Semipreparative purification of crude H-AGGKAmAAFL-NH2 (A) and MALDI-MS of the purified peptide (B). A linear gradient from 12 to 27% aqueous acetonitrile in the presence of 0.1% HFBA within 100 min at a flow rate of 10 mL/min was applied (Jupiter C18 column). The mass spectrum of the purified fraction (marked with an asterisk) containing the glycated peptide was recorded in positive ion mode on the 4700 proteomic analyzer using α-cyano-4-hydroxycinnamic acid as matrix

It appears that the ion-pair reagent HFBA is superior for separation of peptides glycated at ɛ-amino groups of lysine residues from their unmodified analogs by forming an ion pair with the free amino groups and thereby increasing the retention of the unmodified peptides relative to the glycated peptides. Moreover, the separation depends mostly on the modified site and, therefore, can be applied to all peptides without optimizing the eluent system for each new sequence. Though HFBA is less volatile than TFA it can be mostly removed by lyophilization and thus should not interfere with most peptide assays compatible with trifluoroacetate peptide salts. For other applications HFBA had to be removed by ultrafiltration, dialysis, or size-exclusion chromatography, which all work well at the typical peptide synthesis scales between 1 and 200 μmol. Removal of HFBA is also advantageous for both MALDI-MS and ESI-MS, as it can suppress signal intensities similarly to TFA due to formation of very strong ion pairs. These clusters are only partially broken apart in ESI sources and can seriously reduce the sensitivity of IP-RPLC-ESI-MS analyses [28]. Such limitations, however, can be overcome by addition of weak volatile acids, which compete with perfluorated acids to pair with the analyte or organic carrier solvents [29, 30]. Postcolumn addition of propionic acid-2-propanol, for example, improved the signal-to-noise ratio up to 100-fold for TFA-containing eluents. The lower volatility and relatively high molecular mass of HFBA, however, are disadvantageous for online coupling to ESI-MS as the instruments will be contaminated. This limits its general use in protein analytics and proteome-wide studies. Thus peptide digests should be fractionated in two dimensions by RP-HPLC using first the methanol/HFBA eluent system and afterwards an aqueous acetonitrile gradient in the presence of formic acid that also allows online coupling to ESI-MS. The two eluent systems are even partially orthogonal, especially if different stationary phases are applied.

Conclusion

Amadori peptides derived from D-glucose by modifying the ɛ-amino groups of lysine residues are not or only partially resolved by aqueous acetonitrile gradients in the presence of 0.1% TFA on C18 phases. This unfavorable separation efficiency is mostly independent of the peptide sequence and obvious for all medium-sized peptides longer than approximately five amino acid residues.
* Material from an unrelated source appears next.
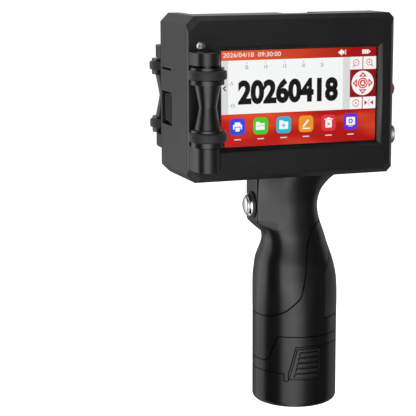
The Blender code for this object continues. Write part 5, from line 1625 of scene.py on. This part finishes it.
@dataclass
class BatteryPack:
    """The slide-out battery with its stem, cells and two release buttons."""

    gap: float = 0.0005
    base_edge: float = 0.0030
    stem: float = 0.0219
    stem_top: float = 0.0700
    cell_bore: float = 0.0202
    floor: float = 0.0030
    pocket: float = 0.0216
    seam_x: float = 0.0093
    seam: float = 0.0004
    button_reach: Flat = (0.010, 0.032)
    tray_depth: float = 0.0016

    def __post_init__(self) -> None:
        """Finds the radius of the case and the underside of the head."""
        low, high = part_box("battery_case")
        self.radius = (high.x - low.x) / 2
        self.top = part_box("main_housing")[0].z

    def outline(self, grow: float) -> Outline:
        """The slanted outline of a release button or, grown, of its pocket."""
        low, high = self.top - 0.1198 - grow, self.top - 0.1020 + grow
        return [(-0.0119 - grow, low), (0.0064 + grow, low), (0.0064 + grow, high), (-0.0076 - grow, high)]

    def build(self) -> None:
        """Builds the case and its buttons and dresses the cells."""
        round_base = [(self.radius - self.base_edge * (1 - math.sin(math.radians(a))),
                       self.base_edge * (1 - math.cos(math.radians(a)))) for a in range(0, 91, 10)]
        brim = self.top - 0.0980
        case = turned("battery_moulding", [(0.0, 0.0)] + round_base + [(self.radius, brim), (0.0, brim)],
                      (0.0, 0.0, 0.0), steps=160)
        grip = Grip()
        line = [(x + (self.gap if -0.0140 < x < 0 else -self.gap if -0.05 < x < 0 else 0.0), z - self.gap)
                for x, z in grip.battery_line]
        case = carve(case, Cut.SHARED, grip.region(line, soft=0.0004))
        profile = [(0.0, self.base_edge), (self.stem, self.base_edge), (self.stem, self.stem_top - 0.0006),
                   (self.stem - 0.0006, self.stem_top), (0.0, self.stem_top)]
        case = carve(case, Cut.ADDED, turned("stem", profile, (0.0, 0.0, 0.0), steps=128))
        above = self.stem_top + 0.001
        profile = [(0.0, self.floor), (self.cell_bore, self.floor), (self.cell_bore, above), (0.0, above)]
        bore = turned("bore", profile, (0.0, 0.0, 0.0))
        case = carve(case, Cut.AWAY, bore, *self.seams())
        for side, sign, body in ((Side.FRONT, -1, Body.RELEASE_FRONT), (Side.REAR, 1, Body.RELEASE_REAR)):
            pocket = self.button_block(sign, self.gap, self.pocket, self.radius + 0.005)
            case = carve(case, Cut.AWAY, pocket)
            self.button(side, sign, body)
        dress(case, Body.BATTERY, "grip", [GRIP], "battery_case")
        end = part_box("battery_cell_1")[1].z
        wrap = PrintedFilm("cell_wrap", (0.02, 0.10, 0.32), (0.6, 0.6, 0.6), end - 0.004, end - 0.002)
        repaint(wrap.material(), "battery_cell_1", "battery_cell_2", "battery_cell_3")

    def seams(self) -> list[bpy.types.Object]:
        """The thin grooves where the two halves of the case meet."""
        left, right = self.seam_x - self.seam / 2, self.seam_x + self.seam / 2
        low, high = -0.001, self.top - 0.090
        groove = [(left, low), (right, low), (right, high), (left, high)]
        inner, outer = self.radius - 0.0030, self.radius + 0.002
        return [extruded("case_seam", groove, Axis.Y, ends) for ends in ((-outer, -inner), (inner, outer))]

    def wrapped(self, outline: Outline, sign: int, inner: float, outer: float) -> bpy.types.Object:
        """The part of an outline's block, on one side of the battery, between two radii."""
        ends = sorted(sign * reach for reach in self.button_reach)
        block = extruded("button_block", outline, Axis.Y, tuple(ends))
        shell = turned("button_shell", [(inner, -0.01), (outer, -0.01), (outer, 0.1), (inner, 0.1)],
                       (0.0, 0.0, 0.0), steps=160, ring=True)
        return carve(block, Cut.SHARED, shell)

    def button_block(self, sign: int, grow: float, inner: float, outer: float) -> bpy.types.Object:
        """A release button's slanted block between two radii."""
        return self.wrapped(softened_loop(self.outline(grow), 0.0008), sign, inner, outer)

    def rib_pocket(self, sign: int, outer: float) -> bpy.types.Object:
        """The shallow tray in a release button that its ribs stand in."""
        low, high = self.outline(0.0)[0][1] + 0.0008, self.outline(0.0)[2][1] - 0.0012
        tray = [(-0.0098, low), (0.0053, low), (0.0053, high), (-0.0064, high)]
        return self.wrapped(tray, sign, outer - self.tray_depth, outer + 0.004)

    def button(self, side: Side, sign: int, body: Body) -> None:
        """Builds a release button with its ribs."""
        node = f"release_button_{side.value}"
        outer = self.radius + 0.0002
        plate = self.button_block(sign, 0.0, outer - 0.0022, outer - 0.0002)
        plate = carve(plate, Cut.AWAY, self.rib_pocket(sign, outer))
        plate.name = f"release_plate_{side.value}"
        dress(plate, body, "grip", [BUTTON], node)
        low = self.outline(0.0)[0][1]
        ribs = WrappedRibs().grow(
            f"release_ribs_{side.value}", BUTTON, Count=5, Low=low + 0.0020, Pitch=0.0032, Rib=0.0017,
            Inner=outer - 0.0017, Proud=0.0017, Start_Low=-0.0090, Start_High=-0.0062, End=0.0048, Side=sign)
        dress(ribs, body, "grip", [])


# ---------------------------------------------------------------- studio

@dataclass(frozen=True)
class LightRing:
    """How bright the studio is all round the printer, by the angle from the camera.

    Each row is an angle in degrees, from -180 to 180 and positive to the camera's right,
    and a level. Between rows the level runs straight.
    """

    name: str
    rows: tuple[tuple[float, float], ...]
    camera_azimuth: float

    def group(self) -> bpy.types.NodeTree:
        """Makes the shader group that gives the level of a direction.

        Returns:
            The group. Its inputs are the direction's X and Y and a factor on the angle, and
            its output is the level.
        """
        wiring, given, result = shader_group(self.name, {"X": 0.0, "Y": -1.0, "Widen": 1.0}, ("Level",))
        a = math.radians(self.camera_azimuth)
        x, y = given.outputs["X"], given.outputs["Y"]
        right = wiring.sum("MULTIPLY_ADD", x, math.cos(a), wiring.sum("MULTIPLY", y, math.sin(a)))
        near = wiring.sum("MULTIPLY_ADD", x, math.sin(a), wiring.sum("MULTIPLY", y, -math.cos(a)))
        angle = wiring.sum("MULTIPLY", wiring.sum("ARCTAN2", right, near), given.outputs["Widen"])
        turn = wiring.sum("MULTIPLY_ADD", angle, 1 / TURN, 0.5)
        most = max(level for _, level in self.rows)
        ramp = wiring.place("ShaderNodeValToRGB", {0: turn})
        places = ramp.color_ramp.elements
        while len(places) < len(self.rows):
            places.new(1.0)
        for place, (angle, level) in zip(places, self.rows):
            place.position = angle / 360 + 0.5
            share = level / most
            place.color = (share, share, share, 1.0)
        bright = wiring.place("ShaderNodeSeparateColor", {0: ramp.outputs[0]}).outputs[0]
        wiring.join(result, Level=wiring.sum("MULTIPLY", bright, most))
        return wiring.tree


@dataclass
class Lamp:
    """A soft box: where it stands, what it faces, how large it is and how bright."""

    name: str
    azimuth: float
    elevation: float
    distance: float
    wide: float
    tall: float
    power: float

    def build(self, target: Vector) -> None:
        """Hangs the lamp so that it faces the target."""
        a, e = math.radians(self.azimuth), math.radians(self.elevation)
        back = Vector((math.sin(a) * math.cos(e), -math.cos(a) * math.cos(e), math.sin(e)))
        light = bpy.data.lights.new(self.name, "AREA")
        light.shape = "RECTANGLE"
        light.size, light.size_y = self.wide, self.tall
        light.energy = self.power
        lamp = bpy.data.objects.new(self.name, light)
        lamp.location = target + back * self.distance
        lamp.rotation_mode = "QUATERNION"
        lamp.rotation_quaternion = (-back).to_track_quat("-Z", "Y")
        bpy.context.scene.collection.objects.link(lamp)


@dataclass
class Studio:
    """The pale floor, the soft light and the camera.

    The floor lies below the printer's base, clear of the drawn battery. Its light is dimmer
    near the printer: dim_near holds two distances and the level at each.
    """

    azimuth: float = -19.38
    elevation: float = 10.42
    roll: float = -0.22
    lens: float = 123.9
    camera_place: tuple[float, float, float] = (-0.3239, -0.7662, 0.2679)
    floor_white: float = 0.85
    floor_drop: float = 0.0560
    floor_size: float = 12.0
    dim_near: tuple[float, float, float, float] = (0.34, 0.64, 0.6, 1.0)
    grip_radius: float = 0.025
    floor_rows: tuple[tuple[float, float], ...] = (
        (-180, 0.25), (-150, 0.22), (-138, 0.38), (-124, 1.4), (-94, 1.7), (-86, 0.0), (-40, 0.0), (-30, 2.8),
        (-2, 3.6), (14, 2.3), (30, 0.35), (50, 0.05), (70, 0.1), (98, 0.12), (106, 0.65), (130, 0.5),
        (150, 0.2), (180, 0.25))
    wall_rows: tuple[tuple[float, float], ...] = (
        (-180, 0.65), (-150, 0.5), (-138, 0.4), (-124, 1.4), (-94, 1.6), (-86, 0.0), (-40, 0.0), (-30, 2.4),
        (-2, 2.8), (14, 1.8), (30, 0.3), (50, 0.05), (98, 0.1), (106, 0.6), (130, 0.5), (150, 0.5),
        (180, 0.65))

    def build(self) -> None:
        """Builds the studio."""
        self.floor()
        self.surroundings()
        self.camera()
        top_box = Lamp("top_box", azimuth=170, elevation=70, distance=1.2, wide=0.8, tall=0.6, power=6.0)
        top_box.build(Vector((0.0, 0.0, 0.12)))

    def floor(self) -> None:
        """Lays the floor: white to look at, and lit in patches where the printer mirrors it."""
        bm = bmesh.new()
        bmesh.ops.create_grid(bm, x_segments=8, y_segments=8, size=self.floor_size)
        bmesh.ops.translate(bm, verts=bm.verts, vec=(0.0, 0.0, -self.floor_drop))
        ground = from_bmesh("floor", bm)
        look = bpy.data.materials.new("pale_floor")
        look.use_nodes = True
        wiring = Wiring(look.node_tree)
        shader = look.node_tree.nodes["Principled BSDF"]
        shader.inputs["Roughness"].default_value = 0.8
        shader.inputs["Specular IOR Level"].default_value = 0.0
        shader.inputs["Emission Color"].default_value = (1.0, 1.0, 1.0, 1.0)
        seen = wiring.place("ShaderNodeLightPath").outputs["Is Camera Ray"]
        spot = wiring.here()
        x, y = wiring.part(spot, "X"), wiring.part(spot, "Y")
        far = wiring.sum("SQRT", wiring.sum("MULTIPLY_ADD", x, x, wiring.sum("MULTIPLY", y, y)))
        close = wiring.sum("MINIMUM", wiring.sum("DIVIDE", self.grip_radius, far), 1.0)
        ring = wiring.group(LightRing("floor_ring", self.floor_rows, self.azimuth).group(), X=x, Y=y,
                            Widen=wiring.sum("MULTIPLY_ADD", close, close, 1.0))
        bands = wiring.sum("MULTIPLY", ring.outputs[0], wiring.spread(far, *self.dim_near))
        unseen = wiring.sum("SUBTRACT", 1.0, seen)
        level = wiring.sum("MULTIPLY_ADD", bands, unseen, wiring.sum("MULTIPLY", seen, self.floor_white))
        pale = wiring.sum("MULTIPLY", seen, 0.9)
        tint = wiring.place("ShaderNodeCombineColor", {0: pale, 1: pale, 2: pale})
        wiring.join(shader, Base_Color=tint.outputs[0], Emission_Strength=level)
        ground.data.materials.append(look)

    def surroundings(self) -> None:
        """Sets a white backdrop that lights the printer in soft upright bands."""
        world = bpy.data.worlds.new("studio")
        world.use_nodes = True
        bpy.context.scene.world = world
        wiring = Wiring(world.node_tree)
        shade = world.node_tree.nodes["Background"]
        way = wiring.place("ShaderNodeTexCoord").outputs["Generated"]
        ring = wiring.group(LightRing("wall_ring", self.wall_rows, self.azimuth).group(),
                            X=wiring.part(way, "X"), Y=wiring.part(way, "Y"))
        low = wiring.spread(wiring.part(way, "Z"), 0.2, 0.75, 1.0, 0.25)
        level = wiring.sum("MULTIPLY", ring.outputs[0], low)
        seen = wiring.place("ShaderNodeLightPath").outputs["Is Camera Ray"]
        wiring.join(shade, Strength=wiring.sum("MAXIMUM", level, seen))
        shade.inputs["Color"].default_value = (1.0, 1.0, 1.0, 1.0)

    def camera(self) -> None:
        """Stands the camera at the height and angle of a product shot."""
        data = bpy.data.cameras.new("camera")
        data.lens = self.lens
        data.clip_start, data.clip_end = 0.01, 50.0
        camera = bpy.data.objects.new("camera", data)
        a, e = math.radians(self.azimuth), math.radians(self.elevation)
        back = Vector((math.sin(a) * math.cos(e), -math.cos(a) * math.cos(e), math.sin(e)))
        level = (-back).to_track_quat("-Z", "Y")
        camera.rotation_mode = "QUATERNION"
        tip = Matrix.Rotation(math.radians(self.roll), 3, "Z").to_quaternion()
        camera.rotation_quaternion = level @ tip
        camera.location = self.camera_place
        bpy.context.scene.collection.objects.link(camera)
        bpy.context.scene.camera = camera


def main() -> None:
    """Builds every sub-assembly in order and the studio round them."""
    logging.basicConfig(level=logging.INFO, format="%(name)s: %(message)s", stream=sys.stdout)
    bpy.context.scene.view_settings.view_transform = "Standard"
    for part in (Head(), Display(), GuideRoller(Side.FRONT), GuideRoller(Side.REAR), InkCartridge(),
                 SideFittings(), Grip(), BatteryPack(), Studio()):
        LOG.info("building %s", type(part).__name__)
        part.build()


if __name__ == "__main__":
    main()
These limitations were overcome by replacing TFA by HFBA thus providing a fairly good separation of all studied peptide pairs, i.e., unmodified versus glycated, up to eleven residues with a typical resolution of 1.1; moreover, a baseline separation was achieved for some sequences. Importantly, this resolution was mostly independent of the sequence and amino acid composition, indicating a universal eluent system that can be used to generally separate at least medium-sized Amadori peptides from the corresponding unmodified sequences. The organic solvent influenced the separation only slightly with methanol providing, in most cases, a better separation than acetonitrile.